We can easily check this using silk-config -v command.

Q2: What is the size of the flows in the count records?

We can use rwfileinfo to get the metadata statistics for the file using command rwfileinfo $FILENAME

Q3: What is the start time (sTime) of the sixth record in the file?

We can check the records in the file using the rwcut command. We need to check the sixth record so we will limit the output to 6 rows.

rwcut $FILENAME --num-recs=6

Q4: What is the destination port of the sixth UDP record?

We need to filter the data using rwfilter command and we need only records with UDP protocol which can be done using --proto=17(17 is binary for UDP, it is assigned by IANA) switch. Full command would be as follow:

rwfilter $FILENAME --proto=17 --pass=stdout | rwcut --fields=protocol,sIP,sPort,dIP,dPort --num-recs=6

Q5: What is the record value (%) of the dport 53?

We can get the statistics of the records using the rwstats command. We can filter the fields using --fields switch as shown below:

rwstats $FILENAME --fields=dPort --values=records --count=10

check the entry for port 53 and %Records for that.

Q6: What is the number of bytes transmitted by the top talker on the network?

We need to get the IP address that transmitted the most bytes on the network.

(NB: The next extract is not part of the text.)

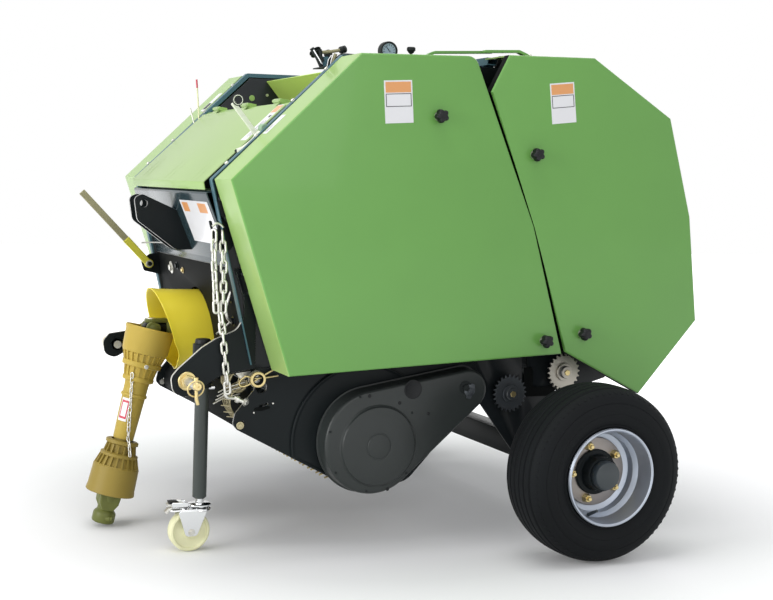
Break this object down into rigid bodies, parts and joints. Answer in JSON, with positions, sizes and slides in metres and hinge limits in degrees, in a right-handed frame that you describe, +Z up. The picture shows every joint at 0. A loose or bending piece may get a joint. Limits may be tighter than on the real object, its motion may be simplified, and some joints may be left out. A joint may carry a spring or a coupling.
{
  "type": "round baler",
  "caption": "Compact three-point round baler with green side covers, a roller chamber with a lifting tailgate, a pickup under it, two wheels and a castor jack.",
  "frame": {"origin": "middle of the whole outline on the floor, midway between the side covers", "axes": "-Y points to the tractor, +X to the machine's left side, +Z up"},
  "size_m": [1.46, 1.5036, 1.236],
  "materials": {
    "green": "gloss",
    "black": "satin",
    "dark_panel": "gloss",
    "yellow": "satin",
    "mustard": "satin",
    "olive": "satin",
    "zinc": "satin",
    "steel": "satin",
    "chrome_rod": "polished",
    "rim": "satin",
    "tyre": "matte",
    "nylon": "satin"
  },
  "bodies": {
    "frame": {"wall_left": "black", "wall_right": "black", "cross_frame": "black", "front_panel": "dark_panel", "lower_sheet": "black", "twine_box": "green", "hitch_plates": "black", "hitch_pins": "zinc", "top_link_bracket": "black", "gearbox": "black", "pto_guard": "yellow", "axle_beam": "black", "rollers_front": "steel", "pickup_frame": "black", "pickup_sheet": "black", "crop_bar": "black", "chain_guard": "black", "pickup_discs": "black", "jack_sleeve": "black", "wall_lugs": "black", "hinge_pins": "zinc", "door_hinges_front": "black", "lid_hinge": "black"},
    "floor_roller": {"floor_roller": "steel"},
    "pickup_reel": {"pickup_reel": "black", "tine_bars": "steel"},
    "tailgate": {"tail_wall_left": "black", "tail_wall_right": "black", "tail_frame": "black", "rollers_rear": "steel", "door_hinges_rear": "black"},
    "tail_roller": {"tail_roller": "steel"},
    "front_cover_left": {"front_cover_left": "green"},
    "front_cover_right": {"front_cover_right": "green"},
    "rear_cover_left": {"rear_cover_left": "green"},
    "rear_cover_right": {"rear_cover_right": "green"},
    "twine_lid": {"twine_lid": "green"},
    "ram_barrel_left": {"ram_barrel_left": "black"},
    "ram_barrel_right": {"ram_barrel_right": "black"},
    "ram_rod_left": {"ram_rod_left": "chrome_rod"},
    "ram_rod_right": {"ram_rod_right": "chrome_rod"},
    "wheel_left": {"tyre_left": "tyre", "rim_left": "rim"},
    "wheel_right": {"tyre_right": "tyre", "rim_right": "rim"},
    "jack_leg": {"jack_leg": "black"},
    "castor_fork": {"castor_fork": "zinc"},
    "castor_wheel": {"castor_wheel": "nylon"},
    "lever": {"lever": "olive"},
    "shaft_upper": {"shaft_upper": "mustard"},
    "shaft_lower": {"shaft_lower": "mustard"}
  },
  "joints": [
    {"name": "wheel_left_spin", "type": "hinge", "parent": "frame", "child": "wheel_left", "pos_m": [0.646, 0.3532, 0.218], "axis": [1, 0, 0], "continuous": true},
    {"name": "wheel_right_spin", "type": "hinge", "parent": "frame", "child": "wheel_right", "pos_m": [-0.646, 0.3532, 0.218], "axis": [1, 0, 0], "continuous": true},
    {"name": "jack_slide", "type": "slide", "parent": "frame", "child": "jack_leg", "axis": [0, 0, 1], "range_m": [0, 0.15]},
    {"name": "castor_swivel", "type": "hinge", "parent": "jack_leg", "child": "castor_fork", "pos_m": [0.29, -0.5408, 0.106], "axis": [0, 0, 1], "continuous": true},
    {"name": "castor_spin", "type": "hinge", "parent": "castor_fork", "child": "castor_wheel", "pos_m": [0.29, -0.5658, 0.05], "axis": [1, 0, 0], "continuous": true},
    {"name": "tailgate_lift", "type": "hinge", "parent": "frame", "child": "tailgate", "pos_m": [0, 0.0972, 1.18], "axis": [1, 0, 0], "range_deg": [0, 55]},
    {"name": "ram_left_swing", "type": "hinge", "parent": "frame", "child": "ram_barrel_left", "pos_m": [0.405, 0.0272, 0.64], "axis": [1, 0, 0], "range_deg": [0, 4.82]},
    {"name": "ram_left_slide", "type": "slide", "parent": "ram_barrel_left", "child": "ram_rod_left", "axis": [0, 0.5767, 0.817], "range_m": [0, 0.2386]},
    {"name": "ram_right_swing", "type": "hinge", "parent": "frame", "child": "ram_barrel_right", "pos_m": [-0.405, 0.0272, 0.64], "axis": [1, 0, 0], "range_deg": [0, 4.82]},
    {"name": "ram_right_slide", "type": "slide", "parent": "ram_barrel_right", "child": "ram_rod_right", "axis": [0, 0.5767, 0.817], "range_m": [0, 0.2386]},
    {"name": "front_cover_left_swing", "type": "hinge", "parent": "frame", "child": "front_cover_left", "pos_m": [0.376, -0.3968, 0.451], "axis": [0, 0.3225, -0.9466], "range_deg": [0, 75]},
    {"name": "front_cover_right_swing", "type": "hinge", "parent": "frame", "child": "front_cover_right", "pos_m": [-0.376, -0.3968, 0.451], "axis": [0, -0.3225, 0.9466], "range_deg": [0, 75]},
    {"name": "rear_cover_left_swing", "type": "hinge", "parent": "tailgate", "child": "rear_cover_left", "pos_m": [0.376, 0.7472, 0.572], "axis": [0, -0.1338, 0.991], "range_deg": [0, 75]},
    {"name": "rear_cover_right_swing", "type": "hinge", "parent": "tailgate", "child": "rear_cover_right", "pos_m": [-0.376, 0.7472, 0.572], "axis": [0, 0.1338, -0.991], "range_deg": [0, 75]},
    {"name": "twine_lid_swing", "type": "hinge", "parent": "frame", "child": "twine_lid", "pos_m": [0, -0.3538, 1.097], "axis": [-1, 0, 0], "range_deg": [0, 95]},
    {"name": "floor_roller_spin", "type": "hinge", "parent": "frame", "child": "floor_roller", "pos_m": [0, 0.26305, 0.3721], "axis": [1, 0, 0], "continuous": true},
    {"name": "tail_roller_spin", "type": "hinge", "parent": "tailgate", "child": "tail_roller", "pos_m": [0, 0.42426, 0.42417], "axis": [1, 0, 0], "continuous": true},
    {"name": "pickup_reel_spin", "type": "hinge", "parent": "frame", "child": "pickup_reel", "pos_m": [0, -0.1278, 0.26], "axis": [1, 0, 0], "continuous": true},
    {"name": "lever_swing", "type": "hinge", "parent": "frame", "child": "lever", "pos_m": [-0.331, -0.5178, 0.657], "axis": [1, 0, 0], "range_deg": [0, 40]},
    {"name": "shaft_swing", "type": "hinge", "parent": "frame", "child": "shaft_upper", "pos_m": [0, -0.5948, 0.51], "axis": [-1, 0, 0], "range_deg": [0, 72]},
    {"name": "shaft_telescope", "type": "slide", "parent": "shaft_upper", "child": "shaft_lower", "axis": [0, 0.2267, 0.974], "range_m": [0, 0.07]}
  ],
  "couplings": [
    {"joint": "ram_left_swing", "follows": "tailgate_lift", "ratio": 0.087422},
    {"joint": "ram_left_slide", "follows": "tailgate_lift", "m_per_rad": 0.24837},
    {"joint": "ram_right_swing", "follows": "tailgate_lift", "ratio": 0.087422},
    {"joint": "ram_right_slide", "follows": "tailgate_lift", "m_per_rad": 0.24837}
  ]
}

We can use rwstats to check the %Bytes using the following command:

rwstats $FILENAME --fields=sIP --values=bytes --count=10 --top

Q7: What is the sTime value of the first DNS record going to port 53?

We can use the rwfilter again and check the first entry using the rwcut as per following command:

rwfilter $FILENAME --aport=53 --pass=stdout | rwcut --fields=stime | head -1

Q8: What is the IP address of the host that the C2 potentially controls? (In defanged format: 123[.]456[.]789[.]0 )

Use the following command to check which IPs are using the port 53 the most:

rwfilter $FILENAME --aport=53 --pass=stdout | rwstats --fields=sIP,dIP --values=records,bytes,packets --count=10

You will see that two IPs are consuming all the traffic on the port 53. If we check those records using following command:

rwfilter $FILENAME --saddress=IP-HERE --dport=53 --pass=stdout | rwcut --fields=sIP,dIP,stime | head -10

for both IPs then we will see that only one IP is sending the packets which is kind of suspiciously similiar to how the C2 works.

Q9: Which IP address is suspected to be the flood attacker? (In defanged format: 123[.]456[.]789[.]0 )

We can check the port 80 traffic using the following command:

rwfilter $FILENAME --aport=80 --pass=stdout | rwstats --fields=sIP,dIP,dPort --count=10

You will see that only one IP is flooding the network on port 80 with over 48% records.

Q10: What is the sent SYN packet's number of records?

If we check the records for the IP from the last question, we will find that all the records are only having s flag and missing a flag which means all the records sent by that IP are the number of records we are looking for.

That should be it for the day. Today we learned something similar to log analysis from previous day but for network data and with different perspective. I will see you tommorow with some different topics and learnings.